Mathias Cardet étant d’origine camerounaise et ayant été lié par des membres de sa famille à un gang ethnique, a la chance d’incarner parfaitement le type crédible (je parle de cette « crédibilité de rue » si chère au rap) pour aborder le sujet du rap : en gros, il est Noir, proche de voyous ou ex-voyous de rue, et auditeur de rap de son propre aveu. Ainsi, personne ne pourra contester l’authenticité du messager, qui aurait directement été mise en doute si l’auteur avait été un Blanc universitaire issu des classes moyennes ou supérieures. Mais passons.

Sincèrement, ne connaissant pas Mathias Cardet personnellement, je m’attendais à ce que son livre soit un condensé d’anecdotes, de rumeurs plus ou moins véridiques sur les liens étroits entre tel rappeur français et tel acteur du showbiz, bref un genre de pamphlet avec des attaques ad hominem contre les principaux acteurs de la scène rap française (La Fouine, Booba, Rohff, NTM et cie). Le premier prototype de couverture semblait d’ailleurs indiquer cette direction. En réalité, L’effroyable imposture du rap parle très peu (trop peu?) du rap français : tout au plus quelques pages sur près de deux cent. Le livre s’attelle à retracer l’histoire de la mouvance hip hop afro-américaine depuis les années 60, des Black Panthers à Tupac et Dr Dre en passant par la blaxploitation. Beaucoup de patronymes, beaucoup de chiffres de vente sont cités, sans source vérifiable. Il serait de toute façon difficile de retenir tous ces noms et de les retrouver un par un. Cependant je ne doute pas de la véracité des propos, car ils confirment les liens de la mouvance hip hop avec des financiers d’origine juive et la bourgeoisie bohème américaine (puis française). Grosso modo et sans vouloir paraphraser le livre, Cardet démontre que le phénomène rap est monté en épingle pour véhiculer la propagande libérale-libertaire auprès du public-cible des minorités ethniques. Démonstration brillante et efficace, qui atteint son but.

Comme un verre d’alcool fort, L’effroyable imposture du rap s’avale d’une traite. La violence de l’impact se précise vers les dernières pages, dont je vais reproduire certains passages qui m’ont le plus frappé.
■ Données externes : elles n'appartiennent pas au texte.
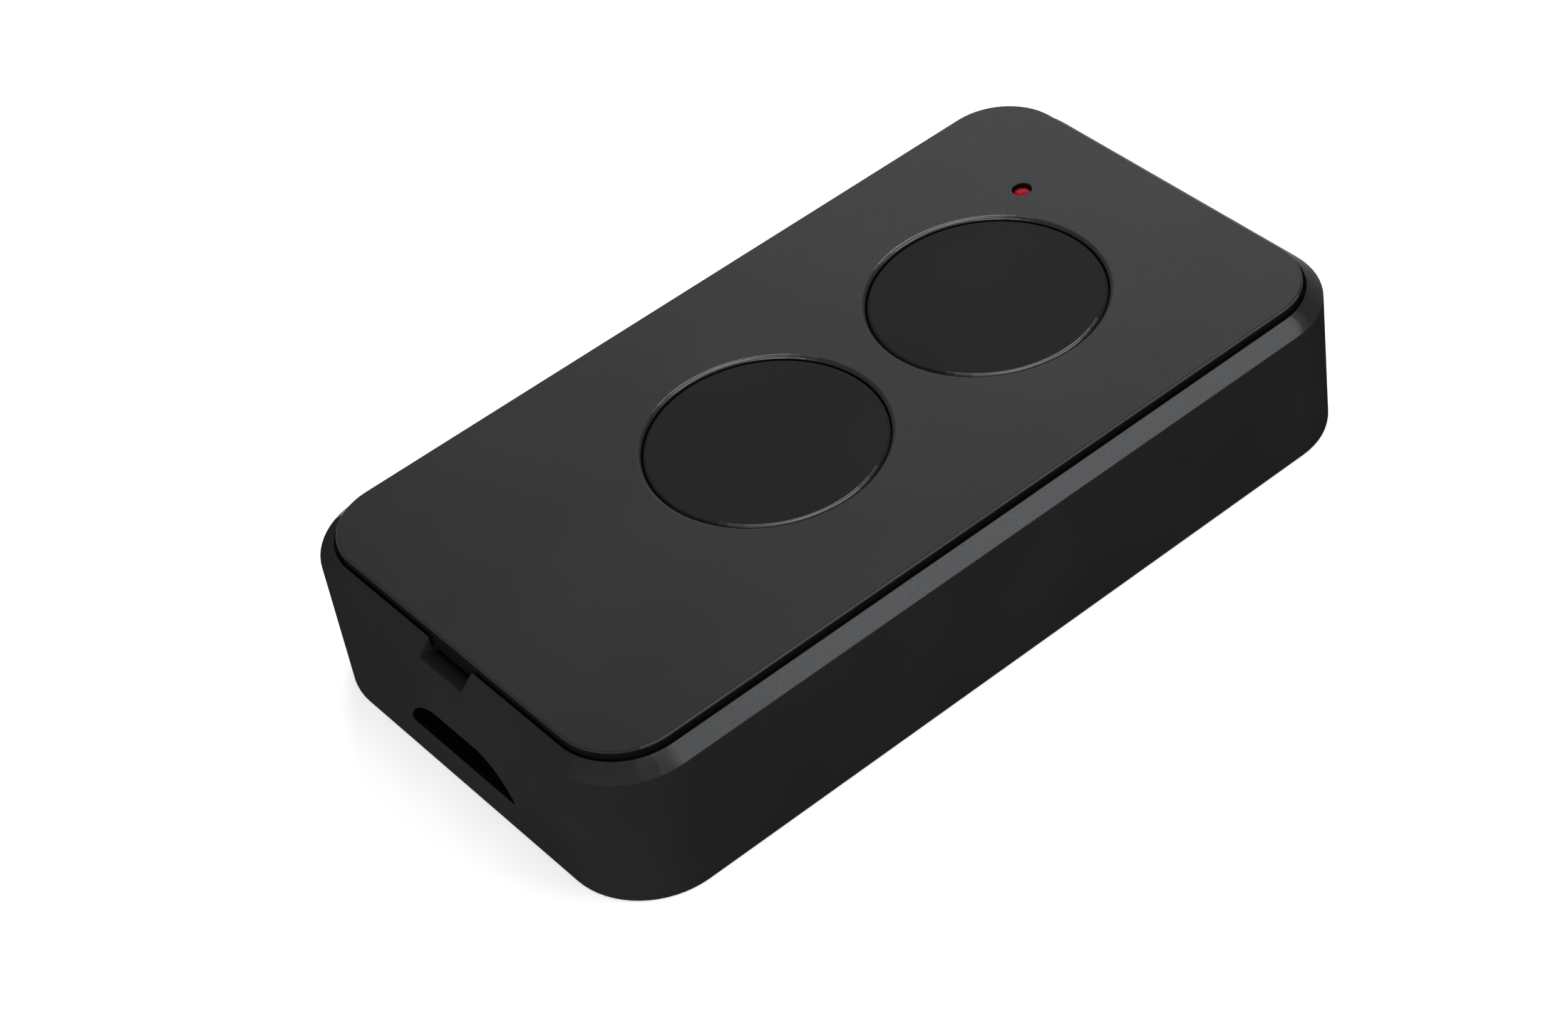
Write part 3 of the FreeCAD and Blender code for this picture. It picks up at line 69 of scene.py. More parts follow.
scene.collection.objects.link(camera)
scene.camera = camera


# The table: pale laminate under the remote. It is white to the eye and in reflections, keeps the
# remote's soft shadow, and is left dark straight under the remote, where only the ring duct shows it.
def linear(hex_colour):
    """The linear colour of an sRGB hex value."""
    channels = [int(hex_colour[place:place + 2], 16) / 255 for place in (1, 3, 5)]
    return [c / 12.92 if c <= 0.04045 else ((c + 0.055) / 1.055) ** 2.4 for c in channels] + [1.0]


def add_node(tree, kind, values=None, links=None, **settings):
    """Adds a node with its settings, the values of its sockets, and what its sockets are fed by."""
    node = tree.nodes.new(kind)
    for name, value in settings.items():
        setattr(node, name, value)
    for socket, value in (values or {}).items():
        node.inputs[socket].default_value = value
    for socket, source in (links or {}).items():
        tree.links.new(source, node.inputs[socket])
    return node


def shown_rays(tree):
    """1 for the rays that see the backdrop: those of the camera, of gloss and of clear plastic."""
    rays = add_node(tree, "ShaderNodeLightPath")
    seen = add_node(
        tree, "ShaderNodeMath", operation="MAXIMUM",
        links={0: rays.outputs["Is Camera Ray"], 1: rays.outputs["Is Glossy Ray"]},
    )
    return add_node(
        tree, "ShaderNodeMath", operation="MAXIMUM",
        links={0: seen.outputs[0], 1: rays.outputs["Is Transmission Ray"]},
    ).outputs[0]


TABLE_SIDE = 2.4
TABLE_DROP = 0.00005
TABLE_LIFT = 0.62
UNDER_REMOTE = (0.0145, 0.0285, 1.0)
WHITE = linear("#ffffff")
table_mesh = bmesh.new()
bmesh.ops.create_grid(table_mesh, x_segments=4, y_segments=4, size=TABLE_SIDE / 2)
table_data = bpy.data.meshes.new("table")
table_mesh.to_mesh(table_data)
table = bpy.data.objects.new("table", table_data)
table.location.z = -TABLE_DROP
scene.collection.objects.link(table)
table_laminate = bpy.data.materials.new("table_laminate")
table_laminate.use_nodes = True
tree = table_laminate.node_tree
tree.nodes.clear()
laminate = add_node(tree, "ShaderNodeBsdfDiffuse", values={"Color": linear("#c8c8c8")})
place = add_node(tree, "ShaderNodeTexCoord").outputs["Object"]
either_side = add_node(tree, "ShaderNodeVectorMath", operation="ABSOLUTE", links={0: place})
share = add_node(
    tree, "ShaderNodeVectorMath", operation="DIVIDE",
    values={1: UNDER_REMOTE}, links={0: either_side.outputs[0]},
)
shares = add_node(tree, "ShaderNodeSeparateXYZ", links={0: share.outputs[0]})
larger = add_node(
    tree, "ShaderNodeMath", operation="MAXIMUM",
    links={0: shares.outputs[0], 1: shares.outputs[1]},
)
strength = add_node(
    tree, "ShaderNodeMapRange", links={"Value": larger.outputs[0]},
    values={"From Min": 0.97, "From Max": 1.0, "To Min": 0.0, "To Max": TABLE_LIFT},
)
lift = add_node(
    tree, "ShaderNodeEmission", values={"Color": WHITE}, links={"Strength": strength.outputs[0]},
)
lifted = add_node(tree, "ShaderNodeAddShader", links={0: laminate.outputs[0], 1: lift.outputs[0]})
surface = add_node(
    tree, "ShaderNodeMixShader",
    links={0: shown_rays(tree), 1: laminate.outputs[0], 2: lifted.outputs[0]},
)
add_node(tree, "ShaderNodeOutputMaterial", links={"Surface": surface.outputs[0]})
table_data.materials.append(table_laminate)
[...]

Violence de l’impact, car les coups que le libéralisme a porté à la Civilisation en se servant de la sous-culture rap comme arme ont été tellement durs qu’elle va avoir du mal à s’en relever…

Pour conclure, L’effroyable imposture du rap est une excellente démonstration sociologique et politique sur l’instrumentalisation du rap par les agents de la propagande libérale. Je regrette que l’auteur n’ait pas mené le même travail de recherche sur l’industrie du disque française, en abordant notamment la question de Skyrock (Pierre Bellanger ; Fred Musa, sa concubine Sarah Lelouch et leur maison de production commune Watch’us ; David « Difool » Massard), d’Hostile Records (sous-label d’EMI), d’Olivier Cachin (affilié au défunt député communiste Marcel Cachin), de la presse musicale et des médias complaisants. Il manque également à mon sens une analyse poussée de la spécificité franco-maghrébine de l’islam dans le rap, ainsi que de l’influence de la langue arabe. Bref, un ouvrage percutant et indispensable, mais qui reste la première pierre d’un édifice à construire.